Re: Scheduler fairness problem on 2.6 series

From: Con Kolivas
Date: Wed Aug 11 2004 - 06:28:37 EST


Prakash K. Cheemplavam wrote:
Con Kolivas wrote:
| I tried this on the latest staircase patch (7.I) and am not getting any
| output from your script when tested up to 60 threads on my hardware. Can
| you try this version of staircase please?
|
| There are 7.I patches against 2.6.8-rc4 and 2.6.8-rc4-mm1
|
| http://ck.kolivas.org/patches/2.6/2.6.8/

Hi,

I just updated to 2.6.8-rc4-ck2 and tried the two options interactive
and compute. Is the compute stuff functional? I tried setting it to 1
within X and after that X wasn't usable anymore (meaning it looked like
locked up, frozen/gone mouse cursor even). I managed to switch back to
console and set it to 0 and all was OK again.

Compute is very functional. However it isn't remotely meant to be run on a desktop because of very large scheduling latencies (on purpose).

The interactive to 0 setting helped me with runnign locally multiple
processes using mpi. Nevertheless (only with interactive 1 regression to
vanilla scheduler, else same) can't this be enhanced?

I don't understand your question. Can what be enhanced?

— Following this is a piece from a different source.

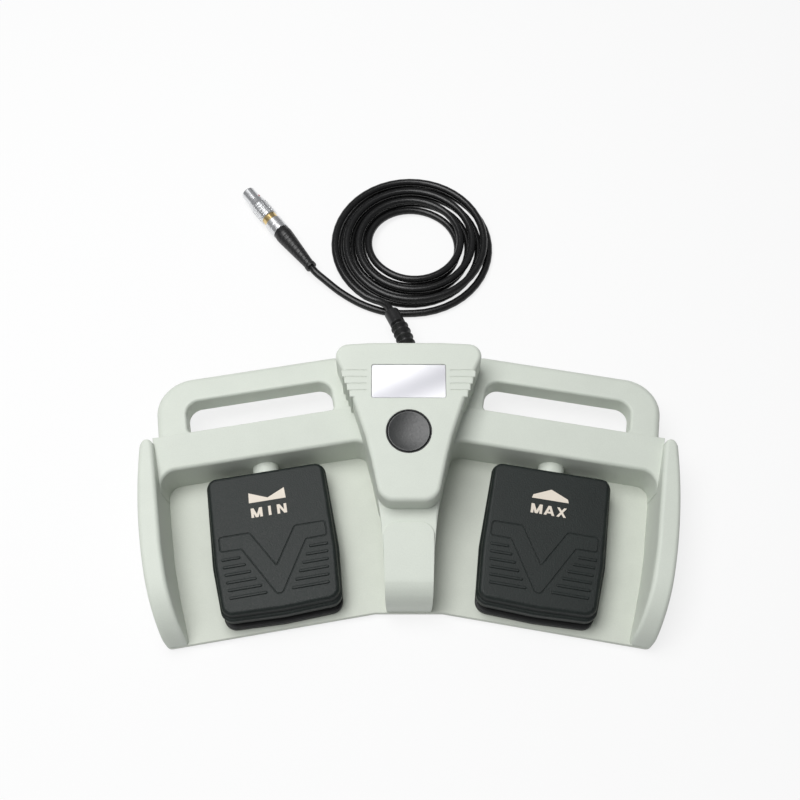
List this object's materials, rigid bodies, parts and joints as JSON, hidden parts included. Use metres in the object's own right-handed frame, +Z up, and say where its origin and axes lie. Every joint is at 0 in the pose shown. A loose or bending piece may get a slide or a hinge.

Details: I am working on a load balancing class using mpi. For testing
purpises I am running multiple processes on my machine. So for a given
problem I can say, it needs x time to solve. Using more processes opn a
single machine, this time (except communication and balancing overhead)
shouldn't be much larger. Unfortunately this happens. Eg. a given
probelm using two processes needs about 20 seconds to finish. But using
8 it already needs 47s (55s with interactiv set to 1). No, my balancing
framework is quite good. On a real (small, even larger till 128 nodes
tested) cluster overhead is just as low as 3% to 5%, ie. it scales quite
linearly.

Once again I dont quite understand you. Are you saying that there is more than 50% cpu overhead when running 8 processes? Or that the cpu is distributed unfairly such that the longest will run for 47s?

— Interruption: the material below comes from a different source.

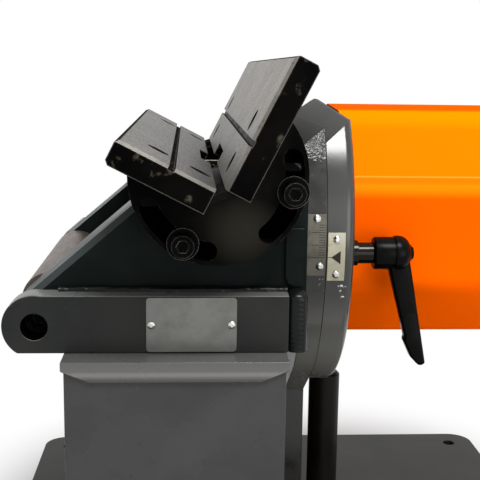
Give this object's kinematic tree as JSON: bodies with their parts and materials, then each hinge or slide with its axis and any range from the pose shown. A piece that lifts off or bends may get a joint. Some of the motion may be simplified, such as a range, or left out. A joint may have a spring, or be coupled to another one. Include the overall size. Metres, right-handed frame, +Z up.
{
  "type": "edge chamfering machine",
  "caption": "Bench edge chamfering machine: a tilting V-guide over a milling cutter whose motor swivels on an eccentric flange to set the chamfer.",
  "frame": {"origin": "middle of the foot plate's underside", "axes": "+Z up, +X from the guide towards the motor, +Y from the front rail end to the rear one"},
  "size_m": [0.593, 0.52, 0.487],
  "materials": {
    "grey_paint": "hammered grey machine paint",
    "dark_paint": "black paint",
    "black_oxide": "black oxide",
    "blued_steel": "hardened, oiled, edges worn bright",
    "bare_steel": "turned",
    "carbide": "ground carbide",
    "orange_paint": "gloss orange paint",
    "cast_aluminium": "cast",
    "sheet_aluminium": "rolled sheet",
    "black_plastic": "moulded",
    "black_powder": "black powder coat over zinc",
    "green_plastic": "moulded",
    "red_plastic": "moulded"
  },
  "bodies": {
    "root": {"foot_plate": "grey_paint", "base_cabinet": "grey_paint", "cabinet_lid": "grey_paint", "front_bar": "grey_paint", "rear_bar": "grey_paint", "front_web": "grey_paint", "rear_web": "grey_paint", "tie_bar": "bare_steel", "tie_bolts": "black_oxide", "head_flange": "grey_paint", "flange_bolts": "black_oxide", "flange_washers": "black_oxide", "disc_clamp_screws": "black_oxide", "disc_clamp_washers": "black_oxide", "depth_ruler": "sheet_aluminium", "ruler_rivets": "sheet_aluminium", "notice_plate": "sheet_aluminium", "notice_rivets": "sheet_aluminium", "support_post": "dark_paint", "corner_welds": "grey_paint"},
    "v_guide": {"front_disc": "black_oxide", "rear_disc": "black_oxide", "left_rail": "blued_steel", "right_rail": "blued_steel", "rail_screws": "black_oxide", "rail_keys": "black_oxide"},
    "motor_unit": {"housing_flange": "grey_paint", "motor_housing": "orange_paint", "end_cover": "orange_paint", "motor_barrel": "cast_aluminium", "stator": "bare_steel", "rear_bell": "cast_aluminium", "front_bearing": "bare_steel", "rear_bearing": "bare_steel", "depth_pointer": "sheet_aluminium", "pointer_rivets": "sheet_aluminium", "switch_box": "black_plastic", "button_rings": "black_plastic", "cable_gland": "black_plastic"},
    "spindle": {"spindle_shaft": "bare_steel", "rotor": "bare_steel", "cooling_fan": "black_plastic", "cutter_head": "bare_steel", "cutter_inserts": "carbide", "insert_screws": "black_oxide", "cutter_cap": "black_oxide", "cutter_bolt": "black_oxide"},
    "lever_stud": {"lever_stud": "bare_steel", "lever_screw": "bare_steel"},
    "clamp_lever": {"clamp_lever": "black_powder"},
    "start_button": {"start_button": "green_plastic"},
    "stop_button": {"stop_button": "red_plastic"}
  },
  "joints": [
    {"name": "guide_tilt", "type": "hinge", "parent": "root", "child": "v_guide", "pos_m": [-0.07, 0, 0.396], "axis": [0, -1, 0], "range_deg": [-18, 27]},
    {"name": "depth_swivel", "type": "hinge", "parent": "root", "child": "motor_unit", "pos_m": [0.022, 0, 0.334], "axis": [-1, 0, 0], "range_deg": [-4, 7]},
    {"name": "spindle_turn", "type": "hinge", "parent": "motor_unit", "child": "spindle", "pos_m": [-0.07, -0.01548, 0.33319], "axis": [1, 0, 0], "continuous": true},
    {"name": "lever_turn", "type": "hinge", "parent": "root", "child": "lever_stud", "pos_m": [0.08, -0.12799, 0.32258], "axis": [-1, 0, 0], "range_deg": [0, 100]},
    {"name": "lever_lift", "type": "slide", "parent": "lever_stud", "child": "clamp_lever", "axis": [1, 0, 0], "range_m": [0, 0.0035], "stiffness_N_per_m": 600},
    {"name": "start_press", "type": "slide", "parent": "motor_unit", "child": "start_button", "axis": [-1, 0, 0], "range_m": [0, 0.004], "stiffness_N_per_m": 300},
    {"name": "stop_press", "type": "slide", "parent": "motor_unit", "child": "stop_button", "axis": [-1, 0, 0], "range_m": [0, 0.004], "stiffness_N_per_m": 300}
  ]
}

Any idea how to tweak the staircase to get near the 20 seconds with more
processes? Or is this rather a problem of mpich used locally?

Compute mode is by far the most scalable mode in staircase for purely computational tasks. The cost is that of interactivity; it is bad on purpose since it is a no-compromise maximum cpu cache utilisation policy.

If you like I can send you my code to test (beware it is not that small).

Cheers,

Prakash

Cheers,
Con

Attachment: signature.asc
Description: OpenPGP digital signature